> _Directions_
Please set down exactly the lines of the listing below from the line containing "torso_shell();" through the line containing "before = set(bpy.data.objects)", both lines included, leaving out all other lines.
========================================================================
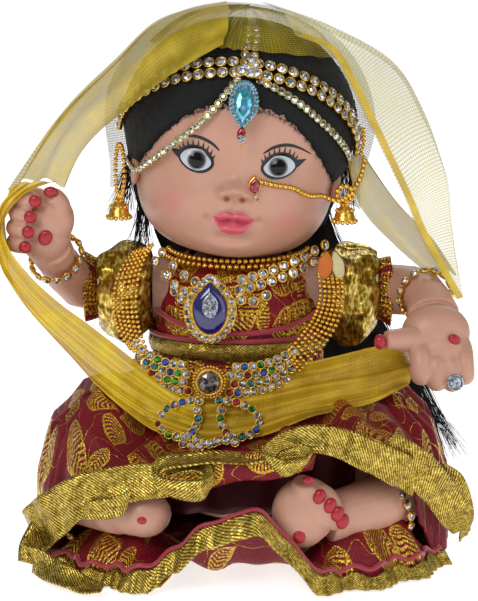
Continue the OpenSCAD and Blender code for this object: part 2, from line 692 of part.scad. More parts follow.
wrist_r = 7.2 / 8.6 * arm_r;
module bracelet_right() {
    color("gold") bangle(arm_place(-1, arm_right_rows[wrist_rows[0]]),
        arm_place(-1, arm_right_rows[wrist_rows[1]]), wrist_r + 1.4);
}
module bracelet_left() {
    color("gold") bangle(arm_place(1, arm_left_rows[wrist_rows[0]]),
        arm_place(1, arm_left_rows[wrist_rows[1]]), wrist_r + 1.4);
}

// ---- legs ----
module leg(side, rows) {
    plug(side, hip_y, hip_z, hip_face_x, hip_pin_r);
    x_cylinder(side, hip_y, hip_z, leg_start_x, leg_start_x + 6, thigh_r);
    tube(leg_path(side, rows), facing = [0, 0, 1], sides = 16);
}

module leg_right() {
    color("peachpuff") leg(-1, leg_right_rows);
}
module leg_left() {
    color("peachpuff") {
        leg(1, leg_left_rows);
        tube(leg_path(1, foot_left_rows), facing = [0, 1, 0], sides = 16);
    }
}

module anklet_right() {
    color("gold") bangle(leg_place(-1, leg_right_rows[ankle_rows[0]]),
        leg_place(-1, leg_right_rows[ankle_rows[1]]), 10.4);
}
module anklet_left() {
    color("gold") bangle(leg_place(1, leg_left_rows[ankle_rows[0]]),
        leg_place(1, leg_left_rows[ankle_rows[1]]), 10.4);
}

// ---- veil and hair, placed from the head and the hands ----
function hx(k) = head_r + k;
function hz(k) = head_mid_z + k;
hand_right_z = shoulder_z + 31;

module veil_fall_right() {
    rows = [[[-hx(-8), -20, hz(35)], [-hx(-6), 4, hz(36)], [-hx(-10), 26, hz(30)]],
        [[-hx(9), -24, hz(17)], [-hx(11), 2, hz(17)], [-hx(6), 26, hz(12)]],
        [[-hx(20), -26, hz(4)], [-hx(22), 0, hz(2)], [-hx(12), 24, hz(-6)]],
        [[-(hand_out_x + 4), -30, hand_right_z + 10], [-(hand_out_x + 4), -6, hand_right_z + 6],
            [-(hand_out_x - 10), 18, hand_right_z - 2]],
        [[-(hand_out_x + 5), -32, hand_right_z - 6], [-(hand_out_x + 5), -10, hand_right_z - 12],
            [-(hand_out_x - 8), 14, hand_right_z - 18]]];
    color("goldenrod") sheet(rows, veil_t);
}

module veil_fall_left() {
    rows = [[[hx(-6), -20, hz(33)], [hx(-4), 4, hz(34)], [hx(-8), 26, hz(28)]],
        [[hx(13), -20, hz(14)], [hx(15), 4, hz(14)], [hx(8), 26, hz(10)]],
        [[hx(28), -17, hz(-6)], [hx(28), 5, hz(-8)], [hx(16), 26, hz(-12)]],
        [[hand_out_x - 1, -14, shoulder_z + 28], [hand_out_x - 1, 6, shoulder_z + 24],
            [hand_out_x - 11, 26, shoulder_z + 18]],
        [[hand_out_x, -13, shoulder_z + 8], [hand_out_x - 1, 6, shoulder_z + 2],
            [hand_out_x - 9, 26, shoulder_z - 4]]];
    color("goldenrod") sheet([for (r = rows) [r[2], r[1], r[0]]], veil_t);
}

module veil_back() {
    y = hx(13);
    rows = [for (p = [[hz(22), -8, 30], [hz(0), 0, 34], [hz(-30), 1, 38], [neck_z - 30, 2, 42],
        [neck_z - 50, 6, 44]]) [for (x = [-1, -0.4, 0.2, 0.8]) [p[2] * x, y + p[1] - 5 * x * x, p[0]]]];
    color("goldenrod") sheet(rows, veil_t);
}

module veil_band_right() {
    path = [[-(hand_out_x + 1), -36, hand_right_z - 12], [-(hand_out_x - 3), -40, hand_right_z - 25],
        [-(hand_out_x - 14), -41, hand_right_z - 36], [-(hand_out_x - 27), -42, hand_right_z - 44],
        [-(hand_out_x - 42), -45, hand_right_z - 52]];
    color("goldenrod") tube([for (p = path) [p, 6, 1.4]], sides = 8);
}

module veil_band_left() {
    x = chest_r / 29;
    z = neck_z - 101;
    y = 29 - chest_r;
    path = [[52 * x, y - 33, z + 68], [38 * x, y - 34, z + 65], [22 * x, y - 33.5, z + 62.5],
        [8 * x, y - 35.6, z + 61.5], [-6 * x, y - 36, z + 61]];
    color("goldenrod") tube([for (p = path) [p, 4.5, 1.4]], sides = 8);
}

module hair_fall() {
    y = head_r + 5.4;
    floor_y = skirt_back + 6;
    rows = [[[-18, y - 4, hz(2)], [0, y, hz(2)], [18, y - 4, hz(2)]],
        [[-16, y - 4, hz(-30)], [4, y, hz(-30)], [22, y - 4, hz(-30)]],
        [[0, y - 2, neck_z - 35], [20, y + 1, neck_z - 35], [40, y - 3, neck_z - 35]],
        [[24, floor_y, 30], [46, floor_y - 2, 30], [66, floor_y - 14, 30]],
        [[34, floor_y + 1, 4], [58, floor_y - 5, 3], [80, floor_y - 24, 4]]];
    color("black") sheet(rows, 3);
}

torso_shell();
bodice();
bodice_lace_band();
skirt_waistband();
skirt_panel_front();
skirt_panel_left();
skirt_panel_back();
skirt_panel_right();
skirt_base_panel();
skirt_ribbon_top();
skirt_ribbon_floor();
ribbon_tail();
collar_beads();
choker();
necklace_strap_right();
necklace_strap_left();
necklace_band();
necklace_end_tabs();
veil_back();
veil_fall_right();
veil_fall_left();
veil_band_right();
veil_band_left();
hair_fall();
head_shell();
eye_right();
eye_left();
wig_cap();
veil_crown();
head_chain();
parting_chain();
brow_chain_right();
brow_chain_left();
nose_stud();
nose_chain();
ear_loops_right();
ear_loops_left();
tikka_frame();
tikka_stone();
tikka_drop();
jhumka_right();
jhumka_left();
choker_pendant_frame();
choker_pendant_stone();
pendant_centre_stone();
pendant_lobes();
arm_right();
sleeve_right();
sleeve_cuff_right();
arm_left();
sleeve_left();
sleeve_cuff_left();
finger_ring();
bracelet_right();
bracelet_left();
leg_right();
leg_left();
anklet_right();
anklet_left();
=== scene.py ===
"""Seated jointed vinyl doll in Rajasthani bridal dress: the visible pieces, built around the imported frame."""

import math
import random

import bmesh
import bpy
from mathutils import Matrix, Vector, noise


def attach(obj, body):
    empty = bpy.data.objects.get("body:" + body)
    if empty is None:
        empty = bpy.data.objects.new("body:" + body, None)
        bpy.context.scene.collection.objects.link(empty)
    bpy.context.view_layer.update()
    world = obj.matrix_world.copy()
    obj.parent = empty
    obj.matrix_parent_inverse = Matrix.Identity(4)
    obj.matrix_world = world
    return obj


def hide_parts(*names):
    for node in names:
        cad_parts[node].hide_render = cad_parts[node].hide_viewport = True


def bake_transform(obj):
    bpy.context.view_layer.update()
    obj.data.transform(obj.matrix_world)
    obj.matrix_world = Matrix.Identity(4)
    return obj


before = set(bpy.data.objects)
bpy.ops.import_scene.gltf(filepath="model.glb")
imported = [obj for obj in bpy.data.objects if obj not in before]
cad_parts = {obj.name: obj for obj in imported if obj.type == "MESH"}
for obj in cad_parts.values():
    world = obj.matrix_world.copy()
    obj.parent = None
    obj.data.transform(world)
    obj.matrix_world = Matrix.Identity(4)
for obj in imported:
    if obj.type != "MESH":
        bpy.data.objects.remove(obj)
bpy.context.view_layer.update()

MM = 0.001
NECK_Z = 101
HEAD_ROLL = math.radians(5)
# Head pieces are made in millimetres about the head's middle and then put in place by this
HEAD = (
    Matrix.Translation((0, 0, NECK_Z * MM))
    @ Matrix.Rotation(HEAD_ROLL, 4, "Y")
    @ Matrix.Translation((-3.5 * MM, 0, 45 * MM))
    @ Matrix.Scale(MM, 4)
)
BODY = Matrix.Scale(MM, 4)

# ------------------------------------------------------------------ camera, light and floor


def make_camera():
    aim = Vector((0.4, -20, 88)) * MM
    distance = 0.75
    elevation = math.radians(12)
    data = bpy.data.cameras.new("camera")
    data.sensor_width = 36
    data.lens = 124.8
    data.clip_start = 0.05
    camera = bpy.data.objects.new("camera", data)
    camera.location = aim + distance * Vector((0, -math.cos(elevation), math.sin(elevation)))
    camera.rotation_euler = (math.pi / 2 - elevation, 0, 0)
    bpy.context.scene.collection.objects.link(camera)
    bpy.context.scene.camera = camera


def area_light(name, place, aim, size, watts):
    data = bpy.data.lights.new(name, "AREA")
    data.size = size
    data.energy = watts
    lamp = bpy.data.objects.new(name, data)
    lamp.location = place
    lamp.rotation_euler = (Vector(aim) - Vector(place)).to_track_quat("-Z", "Y").to_euler()
    bpy.context.scene.collection.objects.link(lamp)


def make_world():
    world = bpy.data.worlds.new("studio")
    world.use_nodes = True
    background = world.node_tree.nodes["Background"]
    seen = add(world.node_tree, "LightPath").outputs["Is Camera Ray"]
    world.node_tree.links.new(math_node(world.node_tree, "ADD", math_node(
        world.node_tree, "MULTIPLY", seen, 0.68), 0.32), background.inputs["Strength"])
    background.inputs["Color"].default_value = (0.96, 0.98, 1, 1)
    bpy.context.scene.world = world
    bpy.context.scene.view_settings.view_transform = "Standard"


# ------------------------------------------------------------------ materials


def srgb(text):
    """Linear RGBA from an sRGB hex colour."""
    parts = [int(text[i : i + 2], 16) / 255 for i in (1, 3, 5)]
    return tuple(c / 12.92 if c <= 0.04045 else ((c + 0.055) / 1.055) ** 2.4 for c in parts) + (1,)


def add(tree, kind, links=None, **settings):
    """Adds a node. Settings are its properties or inputs by name or number, links go to its inputs."""
    node = tree.nodes.new("ShaderNode" + kind)
    for key, value in settings.items():
        if hasattr(node, key):
            setattr(node, key, value)
    for key, value in settings.items():
        if not hasattr(node, key):
            socket = node.inputs[int(key[1:])] if key[0] == "i" and key[1:].isdigit() else node.inputs[key]
            socket.default_value = value
    for key, output in (links or {}).items():
        tree.links.new(output, node.inputs[key])
    return node


def new_material(name, **inputs):
    """A material with its Principled shader's own sockets set. Returns material, tree and shader."""
    material = bpy.data.materials.new(name)
    material.use_nodes = True
    tree = material.node_tree
    shader = tree.nodes["Principled BSDF"]
    for key, value in inputs.items():
        shader.inputs[key.replace("_", " ")].default_value = value
    return material, tree, shader


def ramp(tree, value, stops):
    """Colour ramp node fed by value, with (place, hex) stops."""
    node = add(tree, "ValToRGB", {"Fac": value})
    elements = node.color_ramp.elements
    while len(elements) < len(stops):
        elements.new(0.5)
    for element, (place, colour) in zip(elements, stops):
        element.position = place
        element.color = srgb(colour)
    return node.outputs["Color"]


def math_node(tree, operation, a, b=0.0, clamp=False):
    node = add(tree, "Math", operation=operation, use_clamp=clamp)
    for socket, value in zip(node.inputs, (a, b)):
        if isinstance(value, (int, float)):
            socket.default_value = value
        else:
            tree.links.new(value, socket)
    return node.outputs[0]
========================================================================
> _Exercise solution_
torso_shell();
bodice();
bodice_lace_band();
skirt_waistband();
skirt_panel_front();
skirt_panel_left();
skirt_panel_back();
skirt_panel_right();
skirt_base_panel();
skirt_ribbon_top();
skirt_ribbon_floor();
ribbon_tail();
collar_beads();
choker();
necklace_strap_right();
necklace_strap_left();
necklace_band();
necklace_end_tabs();
veil_back();
veil_fall_right();
veil_fall_left();
veil_band_right();
veil_band_left();
hair_fall();
head_shell();
eye_right();
eye_left();
wig_cap();
veil_crown();
head_chain();
parting_chain();
brow_chain_right();
brow_chain_left();
nose_stud();
nose_chain();
ear_loops_right();
ear_loops_left();
tikka_frame();
tikka_stone();
tikka_drop();
jhumka_right();
jhumka_left();
choker_pendant_frame();
choker_pendant_stone();
pendant_centre_stone();
pendant_lobes();
arm_right();
sleeve_right();
sleeve_cuff_right();
arm_left();
sleeve_left();
sleeve_cuff_left();
finger_ring();
bracelet_right();
bracelet_left();
leg_right();
leg_left();
anklet_right();
anklet_left();
=== scene.py ===
"""Seated jointed vinyl doll in Rajasthani bridal dress: the visible pieces, built around the imported frame."""

import math
import random

import bmesh
import bpy
from mathutils import Matrix, Vector, noise


def attach(obj, body):
    empty = bpy.data.objects.get("body:" + body)
    if empty is None:
        empty = bpy.data.objects.new("body:" + body, None)
        bpy.context.scene.collection.objects.link(empty)
    bpy.context.view_layer.update()
    world = obj.matrix_world.copy()
    obj.parent = empty
    obj.matrix_parent_inverse = Matrix.Identity(4)
    obj.matrix_world = world
    return obj


def hide_parts(*names):
    for node in names:
        cad_parts[node].hide_render = cad_parts[node].hide_viewport = True


def bake_transform(obj):
    bpy.context.view_layer.update()
    obj.data.transform(obj.matrix_world)
    obj.matrix_world = Matrix.Identity(4)
    return obj


before = set(bpy.data.objects)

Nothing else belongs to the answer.